◆ Goal of the exercise
Of the records that follow, copy only the lines from the line containing "# Each leaf's" to the line containing "imported = [obj", both included, exactly as written.

◆ Supplied records

--- BEGIN ---

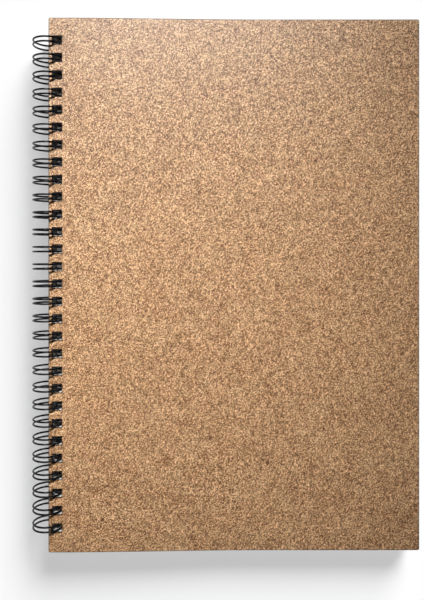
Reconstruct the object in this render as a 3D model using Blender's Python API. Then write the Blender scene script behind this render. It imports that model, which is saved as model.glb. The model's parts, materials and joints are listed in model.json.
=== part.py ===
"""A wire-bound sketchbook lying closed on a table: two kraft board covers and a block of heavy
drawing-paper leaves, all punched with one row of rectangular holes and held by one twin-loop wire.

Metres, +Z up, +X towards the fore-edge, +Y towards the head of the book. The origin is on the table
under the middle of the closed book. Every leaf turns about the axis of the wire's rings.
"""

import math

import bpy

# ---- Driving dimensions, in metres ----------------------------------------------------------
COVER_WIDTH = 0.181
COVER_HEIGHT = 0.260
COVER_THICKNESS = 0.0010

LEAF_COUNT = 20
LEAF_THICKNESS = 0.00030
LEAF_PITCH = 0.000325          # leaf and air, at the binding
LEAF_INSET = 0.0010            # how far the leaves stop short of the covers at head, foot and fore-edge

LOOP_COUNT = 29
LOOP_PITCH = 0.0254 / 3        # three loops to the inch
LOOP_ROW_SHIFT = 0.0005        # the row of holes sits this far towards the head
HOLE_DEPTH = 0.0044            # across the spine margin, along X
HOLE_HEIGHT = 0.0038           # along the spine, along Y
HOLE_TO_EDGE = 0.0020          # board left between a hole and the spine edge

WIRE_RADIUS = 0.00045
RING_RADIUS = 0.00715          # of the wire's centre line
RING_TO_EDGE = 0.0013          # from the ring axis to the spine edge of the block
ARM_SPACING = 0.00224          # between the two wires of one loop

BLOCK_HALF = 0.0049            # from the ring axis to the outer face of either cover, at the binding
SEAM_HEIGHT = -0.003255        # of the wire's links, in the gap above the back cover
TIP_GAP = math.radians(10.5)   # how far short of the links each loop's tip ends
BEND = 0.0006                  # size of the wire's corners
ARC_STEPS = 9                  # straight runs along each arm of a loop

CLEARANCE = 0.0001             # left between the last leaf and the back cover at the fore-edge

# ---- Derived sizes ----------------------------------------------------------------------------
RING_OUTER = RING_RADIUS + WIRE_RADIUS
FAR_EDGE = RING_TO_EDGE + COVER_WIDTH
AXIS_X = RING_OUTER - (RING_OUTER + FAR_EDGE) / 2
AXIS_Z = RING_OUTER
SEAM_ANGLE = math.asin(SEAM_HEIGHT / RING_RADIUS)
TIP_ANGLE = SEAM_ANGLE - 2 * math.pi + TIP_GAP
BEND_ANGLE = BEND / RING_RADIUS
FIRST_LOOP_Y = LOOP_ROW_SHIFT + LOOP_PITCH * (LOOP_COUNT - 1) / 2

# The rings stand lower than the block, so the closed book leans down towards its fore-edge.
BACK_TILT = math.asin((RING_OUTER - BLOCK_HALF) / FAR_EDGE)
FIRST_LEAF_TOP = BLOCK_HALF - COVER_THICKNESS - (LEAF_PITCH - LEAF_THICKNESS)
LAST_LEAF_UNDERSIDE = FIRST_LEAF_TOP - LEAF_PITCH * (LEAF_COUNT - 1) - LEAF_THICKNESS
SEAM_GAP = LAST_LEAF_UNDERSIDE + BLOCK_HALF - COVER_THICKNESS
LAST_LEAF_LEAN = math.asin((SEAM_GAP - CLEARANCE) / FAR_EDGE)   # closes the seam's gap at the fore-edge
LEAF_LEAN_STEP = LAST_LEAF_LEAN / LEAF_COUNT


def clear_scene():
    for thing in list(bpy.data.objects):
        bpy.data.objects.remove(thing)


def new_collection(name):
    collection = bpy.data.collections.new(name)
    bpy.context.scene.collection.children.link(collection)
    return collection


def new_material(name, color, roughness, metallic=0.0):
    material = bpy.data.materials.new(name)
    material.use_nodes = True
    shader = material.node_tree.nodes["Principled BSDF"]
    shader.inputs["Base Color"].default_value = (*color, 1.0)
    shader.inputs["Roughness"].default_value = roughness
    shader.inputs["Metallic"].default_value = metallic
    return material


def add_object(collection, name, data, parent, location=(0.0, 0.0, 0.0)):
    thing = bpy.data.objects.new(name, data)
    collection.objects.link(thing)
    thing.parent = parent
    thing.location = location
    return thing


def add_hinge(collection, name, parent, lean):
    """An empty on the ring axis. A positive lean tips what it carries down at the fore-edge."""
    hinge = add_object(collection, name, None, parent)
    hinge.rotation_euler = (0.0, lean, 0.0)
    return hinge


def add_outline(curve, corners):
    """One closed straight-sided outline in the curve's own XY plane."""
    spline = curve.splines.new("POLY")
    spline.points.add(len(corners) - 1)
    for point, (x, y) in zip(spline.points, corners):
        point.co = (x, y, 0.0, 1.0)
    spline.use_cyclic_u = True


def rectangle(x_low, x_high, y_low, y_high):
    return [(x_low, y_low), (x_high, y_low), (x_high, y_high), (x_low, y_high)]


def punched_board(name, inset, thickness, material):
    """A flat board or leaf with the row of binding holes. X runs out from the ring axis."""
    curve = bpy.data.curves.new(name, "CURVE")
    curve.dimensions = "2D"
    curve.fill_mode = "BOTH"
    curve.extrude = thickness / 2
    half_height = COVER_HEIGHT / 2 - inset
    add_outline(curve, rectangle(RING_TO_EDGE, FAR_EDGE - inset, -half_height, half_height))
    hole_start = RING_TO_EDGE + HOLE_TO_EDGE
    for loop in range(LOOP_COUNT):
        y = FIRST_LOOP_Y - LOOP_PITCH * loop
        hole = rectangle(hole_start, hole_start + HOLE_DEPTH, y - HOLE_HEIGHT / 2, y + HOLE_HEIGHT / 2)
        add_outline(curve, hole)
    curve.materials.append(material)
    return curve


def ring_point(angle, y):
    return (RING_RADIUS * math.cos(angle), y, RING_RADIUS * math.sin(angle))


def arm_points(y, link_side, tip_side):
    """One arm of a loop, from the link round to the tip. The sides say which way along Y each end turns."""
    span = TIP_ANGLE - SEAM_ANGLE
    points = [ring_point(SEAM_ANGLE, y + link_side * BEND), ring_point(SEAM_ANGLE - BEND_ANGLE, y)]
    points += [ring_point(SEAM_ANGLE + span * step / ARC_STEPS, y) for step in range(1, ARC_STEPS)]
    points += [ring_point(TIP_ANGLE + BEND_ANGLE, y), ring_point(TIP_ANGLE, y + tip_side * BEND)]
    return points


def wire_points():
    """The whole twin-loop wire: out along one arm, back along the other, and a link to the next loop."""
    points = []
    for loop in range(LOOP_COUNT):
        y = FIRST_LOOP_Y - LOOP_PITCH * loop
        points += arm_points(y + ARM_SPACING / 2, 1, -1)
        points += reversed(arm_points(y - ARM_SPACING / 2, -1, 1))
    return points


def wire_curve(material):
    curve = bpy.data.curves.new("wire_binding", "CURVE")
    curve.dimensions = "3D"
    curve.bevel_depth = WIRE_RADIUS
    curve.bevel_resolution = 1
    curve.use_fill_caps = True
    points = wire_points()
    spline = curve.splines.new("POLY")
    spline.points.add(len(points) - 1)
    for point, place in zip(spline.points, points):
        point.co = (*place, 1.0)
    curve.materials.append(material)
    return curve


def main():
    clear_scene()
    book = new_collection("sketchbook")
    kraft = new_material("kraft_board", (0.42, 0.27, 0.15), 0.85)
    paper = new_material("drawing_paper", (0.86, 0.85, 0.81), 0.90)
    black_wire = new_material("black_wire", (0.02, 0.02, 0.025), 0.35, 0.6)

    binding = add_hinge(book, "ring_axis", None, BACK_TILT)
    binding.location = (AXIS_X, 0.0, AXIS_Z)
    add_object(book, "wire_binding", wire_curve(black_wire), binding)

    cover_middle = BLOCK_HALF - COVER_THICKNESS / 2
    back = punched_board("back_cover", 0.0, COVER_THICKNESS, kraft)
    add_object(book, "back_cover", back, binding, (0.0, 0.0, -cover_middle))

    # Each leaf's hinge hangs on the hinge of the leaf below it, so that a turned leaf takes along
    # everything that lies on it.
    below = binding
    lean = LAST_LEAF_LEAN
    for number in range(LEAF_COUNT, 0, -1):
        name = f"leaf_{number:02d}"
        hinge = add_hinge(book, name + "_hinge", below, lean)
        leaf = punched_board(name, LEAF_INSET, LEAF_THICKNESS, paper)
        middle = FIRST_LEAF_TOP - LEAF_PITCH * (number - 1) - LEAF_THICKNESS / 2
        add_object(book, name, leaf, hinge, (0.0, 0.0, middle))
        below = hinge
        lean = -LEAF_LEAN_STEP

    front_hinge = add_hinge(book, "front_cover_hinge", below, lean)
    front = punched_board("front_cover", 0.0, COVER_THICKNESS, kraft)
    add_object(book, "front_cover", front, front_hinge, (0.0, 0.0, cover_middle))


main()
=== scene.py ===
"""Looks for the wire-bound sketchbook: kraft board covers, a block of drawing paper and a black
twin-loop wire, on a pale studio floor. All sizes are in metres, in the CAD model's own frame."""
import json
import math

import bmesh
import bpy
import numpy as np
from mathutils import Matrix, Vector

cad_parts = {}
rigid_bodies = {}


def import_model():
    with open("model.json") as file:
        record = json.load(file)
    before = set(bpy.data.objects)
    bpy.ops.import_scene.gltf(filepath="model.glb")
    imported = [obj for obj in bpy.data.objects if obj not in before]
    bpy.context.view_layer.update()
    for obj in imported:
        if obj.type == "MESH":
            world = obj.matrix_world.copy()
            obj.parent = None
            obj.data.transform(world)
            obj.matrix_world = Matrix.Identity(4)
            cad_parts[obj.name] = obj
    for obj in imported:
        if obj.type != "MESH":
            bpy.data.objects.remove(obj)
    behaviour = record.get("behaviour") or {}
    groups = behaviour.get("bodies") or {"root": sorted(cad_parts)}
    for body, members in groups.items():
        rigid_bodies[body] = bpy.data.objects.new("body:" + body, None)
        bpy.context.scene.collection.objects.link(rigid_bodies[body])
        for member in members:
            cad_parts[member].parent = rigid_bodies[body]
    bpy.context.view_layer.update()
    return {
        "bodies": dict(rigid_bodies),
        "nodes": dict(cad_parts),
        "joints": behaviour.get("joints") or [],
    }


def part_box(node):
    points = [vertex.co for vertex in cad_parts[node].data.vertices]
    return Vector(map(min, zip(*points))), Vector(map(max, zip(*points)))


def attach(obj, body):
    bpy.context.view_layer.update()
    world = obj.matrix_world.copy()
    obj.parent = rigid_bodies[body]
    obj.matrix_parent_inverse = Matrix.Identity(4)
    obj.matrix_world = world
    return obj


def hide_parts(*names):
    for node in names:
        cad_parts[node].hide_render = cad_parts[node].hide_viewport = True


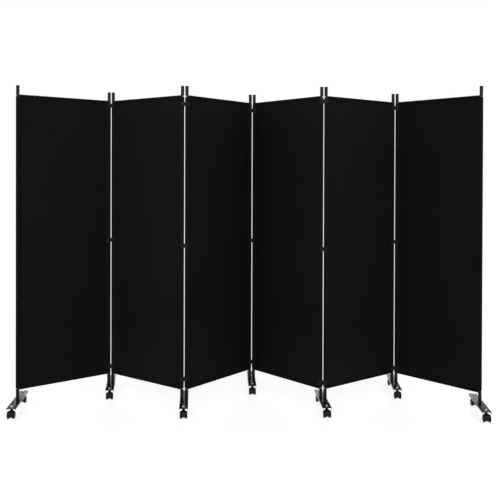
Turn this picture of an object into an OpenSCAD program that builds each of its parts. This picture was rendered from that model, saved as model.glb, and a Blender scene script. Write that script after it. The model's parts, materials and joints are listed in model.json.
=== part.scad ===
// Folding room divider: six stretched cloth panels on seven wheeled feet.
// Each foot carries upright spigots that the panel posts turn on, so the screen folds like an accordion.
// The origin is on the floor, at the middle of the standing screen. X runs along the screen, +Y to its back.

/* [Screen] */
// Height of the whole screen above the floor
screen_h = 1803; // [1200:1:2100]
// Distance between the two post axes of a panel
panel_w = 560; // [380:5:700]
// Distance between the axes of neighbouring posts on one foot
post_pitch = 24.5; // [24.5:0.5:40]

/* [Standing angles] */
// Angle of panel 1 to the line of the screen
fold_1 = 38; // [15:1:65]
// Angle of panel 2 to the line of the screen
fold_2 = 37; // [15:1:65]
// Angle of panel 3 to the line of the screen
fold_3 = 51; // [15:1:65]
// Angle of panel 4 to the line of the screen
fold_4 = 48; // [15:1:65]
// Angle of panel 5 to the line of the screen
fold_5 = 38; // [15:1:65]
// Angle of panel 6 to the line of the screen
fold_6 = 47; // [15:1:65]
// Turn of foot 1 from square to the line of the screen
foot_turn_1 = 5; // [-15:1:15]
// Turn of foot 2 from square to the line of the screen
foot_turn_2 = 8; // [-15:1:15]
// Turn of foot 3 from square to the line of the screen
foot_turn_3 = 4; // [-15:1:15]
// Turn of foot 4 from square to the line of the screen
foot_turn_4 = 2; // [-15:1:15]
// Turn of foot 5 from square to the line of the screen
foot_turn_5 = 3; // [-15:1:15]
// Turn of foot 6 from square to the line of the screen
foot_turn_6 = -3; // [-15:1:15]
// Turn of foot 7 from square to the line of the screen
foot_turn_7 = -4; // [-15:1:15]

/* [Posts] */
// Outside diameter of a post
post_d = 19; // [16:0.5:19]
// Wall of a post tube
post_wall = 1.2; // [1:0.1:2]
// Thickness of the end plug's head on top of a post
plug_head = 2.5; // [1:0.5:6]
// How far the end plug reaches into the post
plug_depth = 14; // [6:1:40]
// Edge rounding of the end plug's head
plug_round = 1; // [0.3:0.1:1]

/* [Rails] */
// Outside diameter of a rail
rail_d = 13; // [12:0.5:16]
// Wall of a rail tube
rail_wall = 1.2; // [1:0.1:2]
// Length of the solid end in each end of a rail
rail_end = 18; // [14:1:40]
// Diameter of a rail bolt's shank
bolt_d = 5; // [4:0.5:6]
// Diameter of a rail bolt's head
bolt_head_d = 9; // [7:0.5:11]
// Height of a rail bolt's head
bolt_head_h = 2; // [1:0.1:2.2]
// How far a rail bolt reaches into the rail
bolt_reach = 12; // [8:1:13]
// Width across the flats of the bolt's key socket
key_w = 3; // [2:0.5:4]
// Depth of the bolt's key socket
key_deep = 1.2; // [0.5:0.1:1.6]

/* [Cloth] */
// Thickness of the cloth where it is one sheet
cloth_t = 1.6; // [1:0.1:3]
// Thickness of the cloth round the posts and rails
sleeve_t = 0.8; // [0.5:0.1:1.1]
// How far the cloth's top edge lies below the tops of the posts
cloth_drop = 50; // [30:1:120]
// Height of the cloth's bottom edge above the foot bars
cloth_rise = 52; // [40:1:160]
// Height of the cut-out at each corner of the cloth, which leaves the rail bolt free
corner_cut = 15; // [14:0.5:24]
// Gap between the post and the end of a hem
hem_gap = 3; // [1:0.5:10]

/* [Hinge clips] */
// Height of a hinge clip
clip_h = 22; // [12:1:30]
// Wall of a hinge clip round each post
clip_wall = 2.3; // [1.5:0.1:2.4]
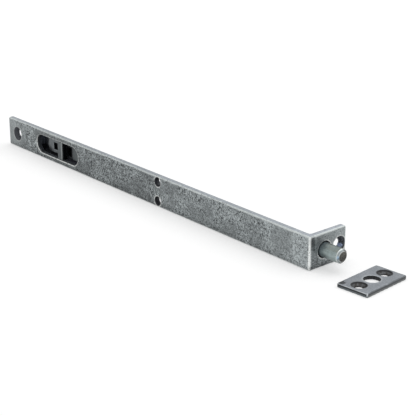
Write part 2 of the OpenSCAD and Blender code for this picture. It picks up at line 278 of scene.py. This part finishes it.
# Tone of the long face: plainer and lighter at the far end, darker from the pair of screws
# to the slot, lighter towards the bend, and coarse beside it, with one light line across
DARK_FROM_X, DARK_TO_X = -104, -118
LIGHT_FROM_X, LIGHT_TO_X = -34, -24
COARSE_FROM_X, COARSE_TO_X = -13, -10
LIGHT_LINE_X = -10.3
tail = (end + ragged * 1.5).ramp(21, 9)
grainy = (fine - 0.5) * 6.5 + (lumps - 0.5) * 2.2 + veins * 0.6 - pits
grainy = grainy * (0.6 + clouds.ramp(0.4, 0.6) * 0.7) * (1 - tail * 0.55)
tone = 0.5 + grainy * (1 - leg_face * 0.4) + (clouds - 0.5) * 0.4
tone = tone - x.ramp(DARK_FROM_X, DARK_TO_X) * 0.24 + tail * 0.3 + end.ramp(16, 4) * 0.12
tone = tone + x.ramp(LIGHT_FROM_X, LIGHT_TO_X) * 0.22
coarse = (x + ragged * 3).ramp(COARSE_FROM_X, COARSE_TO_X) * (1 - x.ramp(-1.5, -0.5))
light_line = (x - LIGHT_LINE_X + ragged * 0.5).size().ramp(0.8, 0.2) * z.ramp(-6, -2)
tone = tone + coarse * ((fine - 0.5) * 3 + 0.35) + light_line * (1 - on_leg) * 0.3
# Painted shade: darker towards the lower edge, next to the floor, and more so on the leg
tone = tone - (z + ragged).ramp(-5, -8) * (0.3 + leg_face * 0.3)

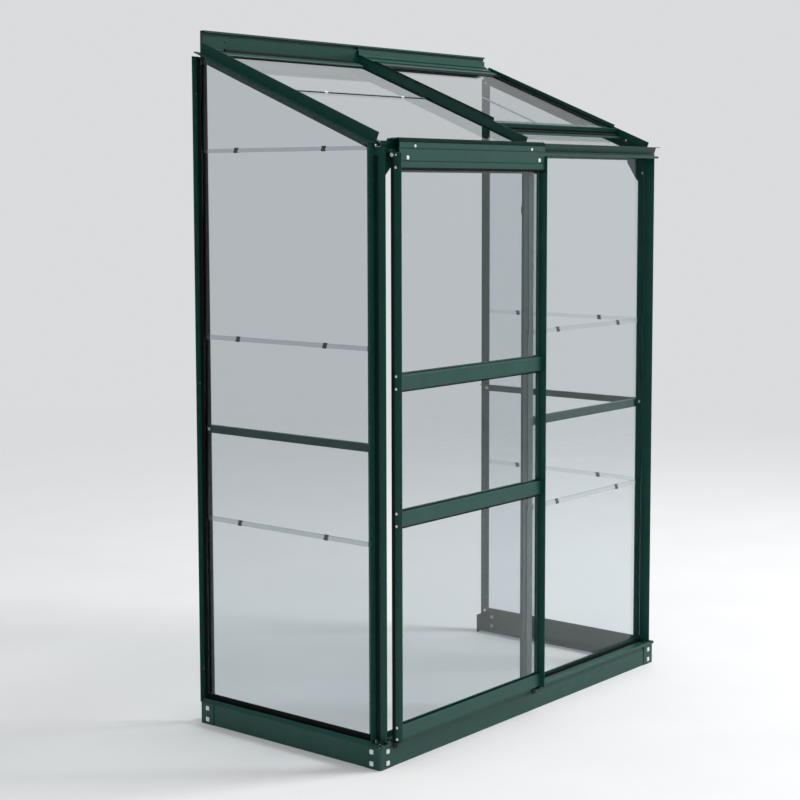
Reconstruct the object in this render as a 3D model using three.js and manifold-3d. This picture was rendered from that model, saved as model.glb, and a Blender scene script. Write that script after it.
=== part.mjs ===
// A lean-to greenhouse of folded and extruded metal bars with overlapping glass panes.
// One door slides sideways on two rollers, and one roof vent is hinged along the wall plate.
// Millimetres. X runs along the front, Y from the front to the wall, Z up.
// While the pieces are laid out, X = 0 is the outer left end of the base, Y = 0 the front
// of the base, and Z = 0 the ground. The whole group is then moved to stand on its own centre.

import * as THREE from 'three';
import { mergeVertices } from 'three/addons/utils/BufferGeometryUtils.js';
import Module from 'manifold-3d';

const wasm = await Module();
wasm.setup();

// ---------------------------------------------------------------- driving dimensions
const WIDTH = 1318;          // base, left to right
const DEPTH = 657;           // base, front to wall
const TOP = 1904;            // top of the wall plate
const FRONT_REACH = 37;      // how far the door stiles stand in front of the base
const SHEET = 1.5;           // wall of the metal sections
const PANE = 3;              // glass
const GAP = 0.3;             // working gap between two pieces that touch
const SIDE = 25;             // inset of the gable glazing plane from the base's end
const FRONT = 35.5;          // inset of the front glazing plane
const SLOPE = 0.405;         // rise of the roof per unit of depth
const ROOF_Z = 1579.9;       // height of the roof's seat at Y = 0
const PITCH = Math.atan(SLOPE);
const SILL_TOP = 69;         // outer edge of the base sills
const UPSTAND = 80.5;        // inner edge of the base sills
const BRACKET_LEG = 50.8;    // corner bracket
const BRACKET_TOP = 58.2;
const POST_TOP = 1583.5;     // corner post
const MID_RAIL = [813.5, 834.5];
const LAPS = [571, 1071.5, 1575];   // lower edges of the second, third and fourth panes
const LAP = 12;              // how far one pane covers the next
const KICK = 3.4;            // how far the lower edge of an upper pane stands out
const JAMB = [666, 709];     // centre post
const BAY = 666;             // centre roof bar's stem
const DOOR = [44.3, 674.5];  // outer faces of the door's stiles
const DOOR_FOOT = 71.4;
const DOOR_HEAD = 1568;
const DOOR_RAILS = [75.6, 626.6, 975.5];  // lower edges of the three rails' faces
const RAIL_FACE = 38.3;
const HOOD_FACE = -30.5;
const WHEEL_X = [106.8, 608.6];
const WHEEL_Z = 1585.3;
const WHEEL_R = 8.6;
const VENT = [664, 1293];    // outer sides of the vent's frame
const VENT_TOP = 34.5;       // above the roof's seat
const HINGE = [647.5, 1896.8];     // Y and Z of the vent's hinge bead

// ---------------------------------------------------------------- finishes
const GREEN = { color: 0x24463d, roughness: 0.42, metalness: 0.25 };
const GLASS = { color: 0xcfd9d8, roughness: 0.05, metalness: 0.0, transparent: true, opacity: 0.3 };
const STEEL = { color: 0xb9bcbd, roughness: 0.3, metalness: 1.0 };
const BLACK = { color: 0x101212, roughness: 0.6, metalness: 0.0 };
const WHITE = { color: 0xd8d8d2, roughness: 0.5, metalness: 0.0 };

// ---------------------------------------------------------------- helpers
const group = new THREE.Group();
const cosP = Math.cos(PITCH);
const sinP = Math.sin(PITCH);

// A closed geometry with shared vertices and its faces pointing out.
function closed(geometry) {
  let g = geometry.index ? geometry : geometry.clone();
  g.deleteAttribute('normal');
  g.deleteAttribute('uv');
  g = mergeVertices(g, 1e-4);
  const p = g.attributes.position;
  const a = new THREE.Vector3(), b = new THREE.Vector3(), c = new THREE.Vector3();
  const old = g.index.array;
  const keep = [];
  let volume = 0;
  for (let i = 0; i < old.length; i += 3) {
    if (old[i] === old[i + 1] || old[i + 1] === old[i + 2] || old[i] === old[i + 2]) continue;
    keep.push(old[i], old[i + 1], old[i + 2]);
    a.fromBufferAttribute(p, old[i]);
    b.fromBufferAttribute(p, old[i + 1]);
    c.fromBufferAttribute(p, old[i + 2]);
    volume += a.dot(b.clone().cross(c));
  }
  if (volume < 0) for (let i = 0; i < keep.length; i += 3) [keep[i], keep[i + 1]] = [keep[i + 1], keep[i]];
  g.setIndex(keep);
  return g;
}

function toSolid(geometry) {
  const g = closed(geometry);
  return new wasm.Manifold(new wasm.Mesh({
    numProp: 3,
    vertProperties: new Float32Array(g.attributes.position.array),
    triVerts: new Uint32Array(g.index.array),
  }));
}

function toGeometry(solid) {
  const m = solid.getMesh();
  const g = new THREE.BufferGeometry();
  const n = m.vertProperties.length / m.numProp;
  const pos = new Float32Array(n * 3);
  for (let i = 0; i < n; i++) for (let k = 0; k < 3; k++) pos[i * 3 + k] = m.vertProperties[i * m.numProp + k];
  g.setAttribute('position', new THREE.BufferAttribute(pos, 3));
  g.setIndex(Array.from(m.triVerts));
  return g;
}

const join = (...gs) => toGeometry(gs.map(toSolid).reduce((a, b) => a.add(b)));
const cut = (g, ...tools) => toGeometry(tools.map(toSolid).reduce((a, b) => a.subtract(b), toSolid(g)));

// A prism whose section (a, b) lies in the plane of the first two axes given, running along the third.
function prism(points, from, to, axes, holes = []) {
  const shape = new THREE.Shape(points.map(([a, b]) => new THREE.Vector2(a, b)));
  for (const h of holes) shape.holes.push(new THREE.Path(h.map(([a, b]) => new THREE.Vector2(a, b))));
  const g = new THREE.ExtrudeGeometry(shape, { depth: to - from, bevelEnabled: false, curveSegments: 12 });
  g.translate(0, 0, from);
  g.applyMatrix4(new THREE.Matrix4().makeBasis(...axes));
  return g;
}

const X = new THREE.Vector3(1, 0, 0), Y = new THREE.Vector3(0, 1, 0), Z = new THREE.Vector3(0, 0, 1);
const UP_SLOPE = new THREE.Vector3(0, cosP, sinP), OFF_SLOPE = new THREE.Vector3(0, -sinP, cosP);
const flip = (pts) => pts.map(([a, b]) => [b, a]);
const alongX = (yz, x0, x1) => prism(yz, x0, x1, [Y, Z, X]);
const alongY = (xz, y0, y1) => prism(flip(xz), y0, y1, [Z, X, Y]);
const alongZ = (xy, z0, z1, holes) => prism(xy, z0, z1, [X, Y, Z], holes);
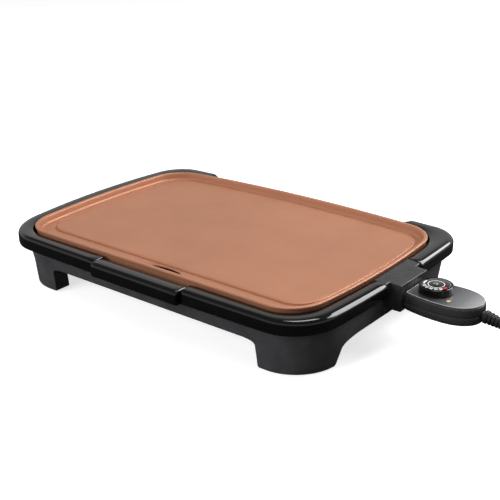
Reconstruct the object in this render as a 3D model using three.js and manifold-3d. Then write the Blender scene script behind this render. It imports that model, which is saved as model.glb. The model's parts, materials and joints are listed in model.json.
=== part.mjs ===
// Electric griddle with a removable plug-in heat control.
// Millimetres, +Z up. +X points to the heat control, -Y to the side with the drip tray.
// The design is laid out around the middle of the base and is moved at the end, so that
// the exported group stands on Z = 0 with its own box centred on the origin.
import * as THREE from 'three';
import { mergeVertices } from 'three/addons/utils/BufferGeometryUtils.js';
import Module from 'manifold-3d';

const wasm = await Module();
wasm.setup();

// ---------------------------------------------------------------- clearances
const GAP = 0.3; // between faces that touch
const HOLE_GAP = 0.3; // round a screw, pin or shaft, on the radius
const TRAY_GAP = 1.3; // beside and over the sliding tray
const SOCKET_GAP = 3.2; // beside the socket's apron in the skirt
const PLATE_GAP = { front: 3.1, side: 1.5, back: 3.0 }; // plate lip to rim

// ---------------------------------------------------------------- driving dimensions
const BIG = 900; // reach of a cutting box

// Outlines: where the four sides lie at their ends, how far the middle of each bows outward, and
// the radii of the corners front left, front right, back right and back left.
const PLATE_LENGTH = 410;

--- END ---

◆ The solution
    # Each leaf's hinge hangs on the hinge of the leaf below it, so that a turned leaf takes along
    # everything that lies on it.
    below = binding
    lean = LAST_LEAF_LEAN
    for number in range(LEAF_COUNT, 0, -1):
        name = f"leaf_{number:02d}"
        hinge = add_hinge(book, name + "_hinge", below, lean)
        leaf = punched_board(name, LEAF_INSET, LEAF_THICKNESS, paper)
        middle = FIRST_LEAF_TOP - LEAF_PITCH * (number - 1) - LEAF_THICKNESS / 2
        add_object(book, name, leaf, hinge, (0.0, 0.0, middle))
        below = hinge
        lean = -LEAF_LEAN_STEP

    front_hinge = add_hinge(book, "front_cover_hinge", below, lean)
    front = punched_board("front_cover", 0.0, COVER_THICKNESS, kraft)
    add_object(book, "front_cover", front, front_hinge, (0.0, 0.0, cover_middle))


main()
=== scene.py ===
"""Looks for the wire-bound sketchbook: kraft board covers, a block of drawing paper and a black
twin-loop wire, on a pale studio floor. All sizes are in metres, in the CAD model's own frame."""
import json
import math

import bmesh
import bpy
import numpy as np
from mathutils import Matrix, Vector

cad_parts = {}
rigid_bodies = {}


def import_model():
    with open("model.json") as file:
        record = json.load(file)
    before = set(bpy.data.objects)
    bpy.ops.import_scene.gltf(filepath="model.glb")
    imported = [obj for obj in bpy.data.objects if obj not in before]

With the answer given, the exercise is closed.